GIVEN RECORDS:
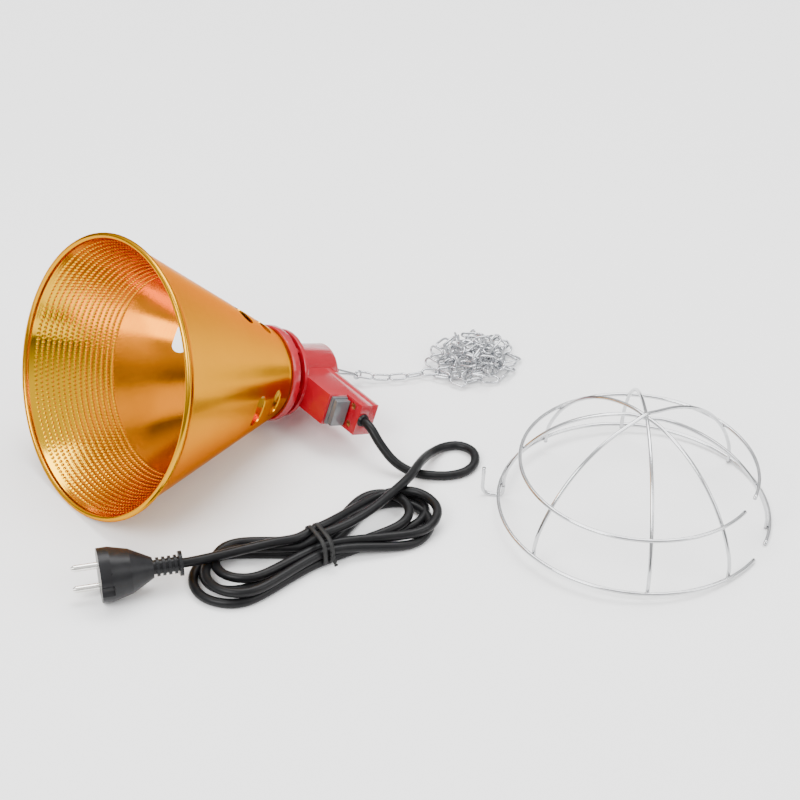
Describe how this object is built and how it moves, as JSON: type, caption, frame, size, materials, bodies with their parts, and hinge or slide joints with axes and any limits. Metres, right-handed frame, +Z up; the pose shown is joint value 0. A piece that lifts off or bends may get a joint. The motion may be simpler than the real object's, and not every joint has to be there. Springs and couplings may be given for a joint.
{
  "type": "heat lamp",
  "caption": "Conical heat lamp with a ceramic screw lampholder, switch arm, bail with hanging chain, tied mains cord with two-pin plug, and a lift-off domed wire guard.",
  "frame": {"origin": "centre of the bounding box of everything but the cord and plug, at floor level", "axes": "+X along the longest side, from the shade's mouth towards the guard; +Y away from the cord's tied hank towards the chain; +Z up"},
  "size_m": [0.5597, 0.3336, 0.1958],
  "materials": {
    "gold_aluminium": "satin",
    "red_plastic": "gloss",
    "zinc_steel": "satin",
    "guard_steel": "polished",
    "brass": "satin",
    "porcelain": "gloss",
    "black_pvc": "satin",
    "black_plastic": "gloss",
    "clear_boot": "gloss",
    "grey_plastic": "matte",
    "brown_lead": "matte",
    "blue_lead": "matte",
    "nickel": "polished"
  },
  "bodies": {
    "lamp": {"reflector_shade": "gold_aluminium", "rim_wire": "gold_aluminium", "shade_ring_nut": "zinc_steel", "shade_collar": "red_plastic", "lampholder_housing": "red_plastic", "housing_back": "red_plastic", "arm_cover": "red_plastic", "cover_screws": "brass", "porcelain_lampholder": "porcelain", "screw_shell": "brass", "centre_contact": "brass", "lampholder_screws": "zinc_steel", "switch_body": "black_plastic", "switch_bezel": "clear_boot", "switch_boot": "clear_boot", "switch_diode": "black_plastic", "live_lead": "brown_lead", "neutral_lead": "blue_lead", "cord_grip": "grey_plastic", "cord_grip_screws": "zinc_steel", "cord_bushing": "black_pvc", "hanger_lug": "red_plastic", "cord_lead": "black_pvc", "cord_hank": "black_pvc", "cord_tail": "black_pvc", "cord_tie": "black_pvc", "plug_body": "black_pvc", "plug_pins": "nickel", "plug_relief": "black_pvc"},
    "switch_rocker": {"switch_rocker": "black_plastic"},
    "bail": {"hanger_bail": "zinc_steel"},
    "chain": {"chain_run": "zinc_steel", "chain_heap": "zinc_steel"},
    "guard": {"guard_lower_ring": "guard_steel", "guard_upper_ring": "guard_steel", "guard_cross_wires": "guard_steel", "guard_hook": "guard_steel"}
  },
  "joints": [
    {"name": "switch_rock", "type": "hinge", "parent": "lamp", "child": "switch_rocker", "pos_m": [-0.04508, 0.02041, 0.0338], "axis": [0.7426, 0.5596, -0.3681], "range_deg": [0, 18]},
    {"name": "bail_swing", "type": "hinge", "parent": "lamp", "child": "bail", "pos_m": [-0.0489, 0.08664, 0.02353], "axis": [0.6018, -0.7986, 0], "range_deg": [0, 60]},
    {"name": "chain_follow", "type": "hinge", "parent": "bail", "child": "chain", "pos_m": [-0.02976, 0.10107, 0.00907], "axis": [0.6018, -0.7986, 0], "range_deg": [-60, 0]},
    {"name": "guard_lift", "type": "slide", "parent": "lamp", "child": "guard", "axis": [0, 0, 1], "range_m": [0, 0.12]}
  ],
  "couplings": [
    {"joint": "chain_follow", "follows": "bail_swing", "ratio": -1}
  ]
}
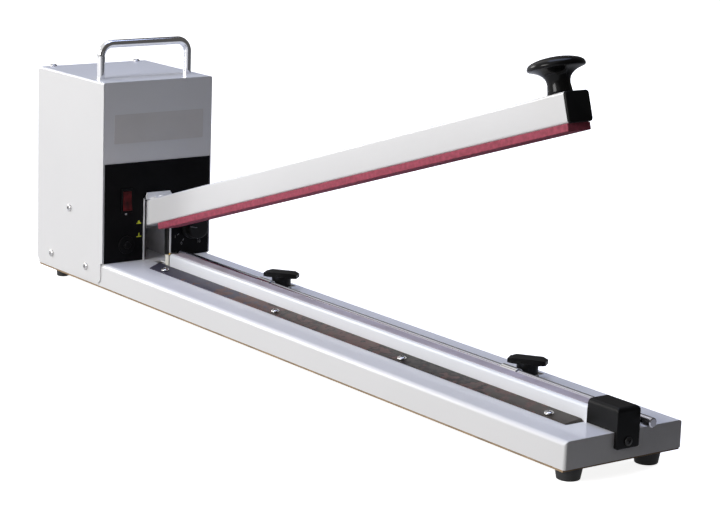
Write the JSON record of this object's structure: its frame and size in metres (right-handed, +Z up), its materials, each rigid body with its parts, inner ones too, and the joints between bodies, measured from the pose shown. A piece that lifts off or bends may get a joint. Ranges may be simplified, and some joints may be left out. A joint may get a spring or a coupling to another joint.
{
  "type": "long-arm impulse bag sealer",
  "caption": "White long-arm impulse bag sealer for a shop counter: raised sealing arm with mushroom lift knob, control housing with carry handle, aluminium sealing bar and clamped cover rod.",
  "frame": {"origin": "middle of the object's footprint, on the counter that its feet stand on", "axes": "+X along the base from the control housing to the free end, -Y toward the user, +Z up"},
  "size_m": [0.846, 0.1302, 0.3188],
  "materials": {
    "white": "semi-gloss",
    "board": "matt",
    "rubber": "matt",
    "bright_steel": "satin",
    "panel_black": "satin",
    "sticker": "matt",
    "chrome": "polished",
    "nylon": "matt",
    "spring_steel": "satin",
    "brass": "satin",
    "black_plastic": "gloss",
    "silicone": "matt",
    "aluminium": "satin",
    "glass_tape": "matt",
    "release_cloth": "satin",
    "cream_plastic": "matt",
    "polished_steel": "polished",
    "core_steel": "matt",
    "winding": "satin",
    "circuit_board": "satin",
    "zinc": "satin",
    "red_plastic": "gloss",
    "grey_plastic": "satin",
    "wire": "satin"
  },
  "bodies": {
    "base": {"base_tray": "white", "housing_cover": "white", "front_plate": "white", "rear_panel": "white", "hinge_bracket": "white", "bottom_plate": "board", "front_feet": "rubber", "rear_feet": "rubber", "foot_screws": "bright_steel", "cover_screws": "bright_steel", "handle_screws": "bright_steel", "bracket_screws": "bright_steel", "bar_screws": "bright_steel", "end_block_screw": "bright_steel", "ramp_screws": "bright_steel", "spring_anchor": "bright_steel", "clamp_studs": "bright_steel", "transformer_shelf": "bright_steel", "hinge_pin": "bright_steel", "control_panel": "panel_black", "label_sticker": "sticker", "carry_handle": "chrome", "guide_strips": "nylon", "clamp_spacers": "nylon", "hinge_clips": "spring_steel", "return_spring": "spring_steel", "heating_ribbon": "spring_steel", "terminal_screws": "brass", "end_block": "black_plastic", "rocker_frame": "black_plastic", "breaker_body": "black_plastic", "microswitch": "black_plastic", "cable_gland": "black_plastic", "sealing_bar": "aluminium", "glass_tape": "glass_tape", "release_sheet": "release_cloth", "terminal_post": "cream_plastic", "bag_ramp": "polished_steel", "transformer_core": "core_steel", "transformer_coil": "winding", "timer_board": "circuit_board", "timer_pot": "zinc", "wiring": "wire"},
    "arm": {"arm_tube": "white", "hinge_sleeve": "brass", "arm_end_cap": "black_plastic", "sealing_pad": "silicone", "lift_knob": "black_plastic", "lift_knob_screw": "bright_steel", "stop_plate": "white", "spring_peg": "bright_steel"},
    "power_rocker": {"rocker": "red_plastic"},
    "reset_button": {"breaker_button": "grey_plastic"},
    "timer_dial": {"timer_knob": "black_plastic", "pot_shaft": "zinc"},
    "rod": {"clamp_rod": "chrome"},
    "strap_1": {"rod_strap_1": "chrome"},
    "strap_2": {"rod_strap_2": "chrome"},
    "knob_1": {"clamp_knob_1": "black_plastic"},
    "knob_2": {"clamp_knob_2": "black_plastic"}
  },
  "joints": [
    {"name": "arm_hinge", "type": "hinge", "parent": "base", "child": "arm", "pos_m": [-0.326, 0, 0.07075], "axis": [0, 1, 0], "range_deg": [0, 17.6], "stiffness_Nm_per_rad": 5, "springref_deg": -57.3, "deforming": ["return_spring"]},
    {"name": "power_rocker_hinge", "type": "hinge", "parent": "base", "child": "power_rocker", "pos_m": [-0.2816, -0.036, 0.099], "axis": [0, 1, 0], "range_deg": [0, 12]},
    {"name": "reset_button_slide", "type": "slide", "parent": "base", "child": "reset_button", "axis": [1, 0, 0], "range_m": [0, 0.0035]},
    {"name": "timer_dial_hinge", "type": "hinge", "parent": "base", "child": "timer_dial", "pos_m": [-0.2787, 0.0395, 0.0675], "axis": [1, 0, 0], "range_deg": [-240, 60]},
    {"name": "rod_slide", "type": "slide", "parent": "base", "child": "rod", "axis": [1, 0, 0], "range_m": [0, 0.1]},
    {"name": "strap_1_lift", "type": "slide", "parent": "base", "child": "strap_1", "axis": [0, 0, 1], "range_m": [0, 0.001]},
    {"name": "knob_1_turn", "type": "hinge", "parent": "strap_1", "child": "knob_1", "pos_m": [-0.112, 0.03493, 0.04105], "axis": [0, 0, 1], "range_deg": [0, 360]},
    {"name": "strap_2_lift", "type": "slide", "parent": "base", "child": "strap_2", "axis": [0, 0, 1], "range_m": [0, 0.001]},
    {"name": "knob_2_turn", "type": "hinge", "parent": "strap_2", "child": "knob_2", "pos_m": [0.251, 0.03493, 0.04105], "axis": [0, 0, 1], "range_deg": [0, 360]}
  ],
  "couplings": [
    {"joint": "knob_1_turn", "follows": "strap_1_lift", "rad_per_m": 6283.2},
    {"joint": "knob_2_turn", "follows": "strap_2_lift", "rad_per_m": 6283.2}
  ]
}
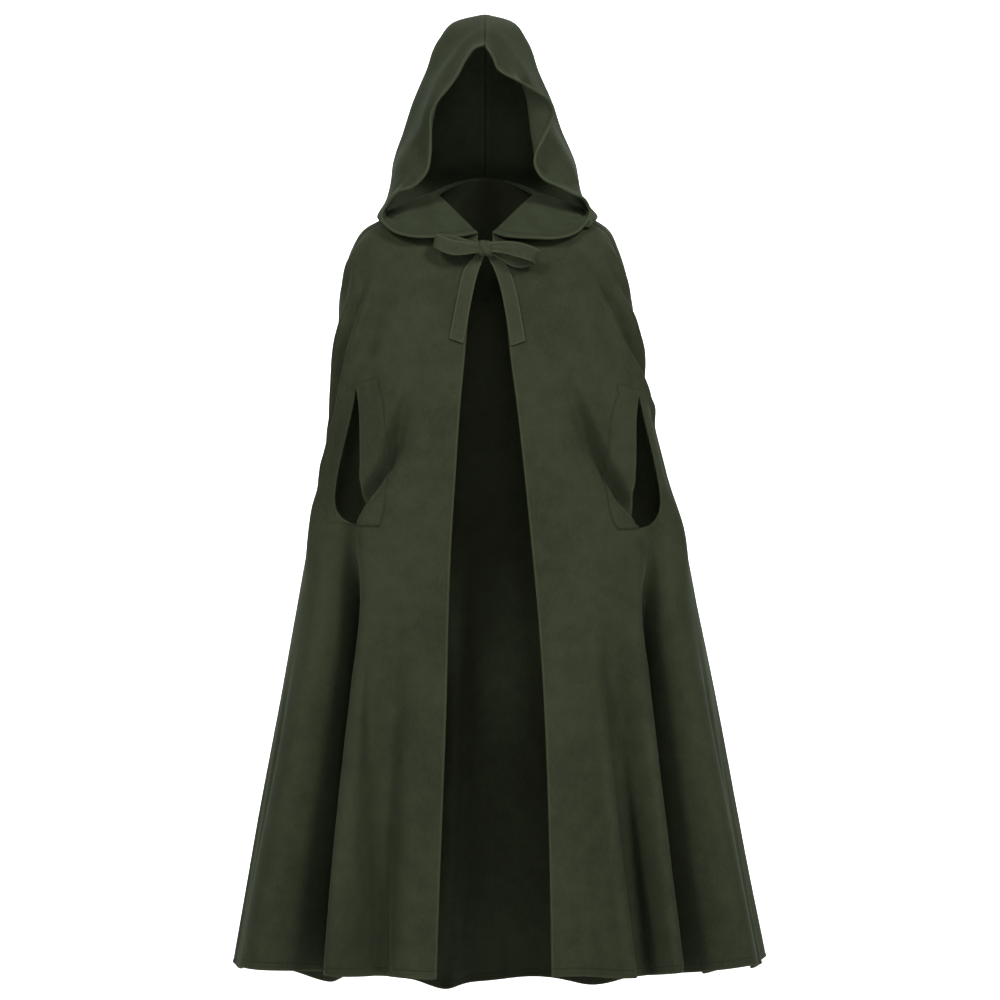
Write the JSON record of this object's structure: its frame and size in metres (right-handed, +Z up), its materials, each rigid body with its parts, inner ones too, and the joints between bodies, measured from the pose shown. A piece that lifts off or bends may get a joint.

INSTRUCTION:
Filter the entries above down to the lines containing the word "that".

EXERCISE RESULT:
Describe how this object is built and how it moves, as JSON: type, caption, frame, size, materials, bodies with their parts, and hinge or slide joints with axes and any limits. Metres, right-handed frame, +Z up; the pose shown is joint value 0. A piece that lifts off or bends may get a joint. The motion may be simpler than the real object's, and not every joint has to be there. Springs and couplings may be given for a joint.
Write the JSON record of this object's structure: its frame and size in metres (right-handed, +Z up), its materials, each rigid body with its parts, inner ones too, and the joints between bodies, measured from the pose shown. A piece that lifts off or bends may get a joint. Ranges may be simplified, and some joints may be left out. A joint may get a spring or a coupling to another joint.
  "frame": {"origin": "middle of the object's footprint, on the counter that its feet stand on", "axes": "+X along the base from the control housing to the free end, -Y toward the user, +Z up"},
Write the JSON record of this object's structure: its frame and size in metres (right-handed, +Z up), its materials, each rigid body with its parts, inner ones too, and the joints between bodies, measured from the pose shown. A piece that lifts off or bends may get a joint.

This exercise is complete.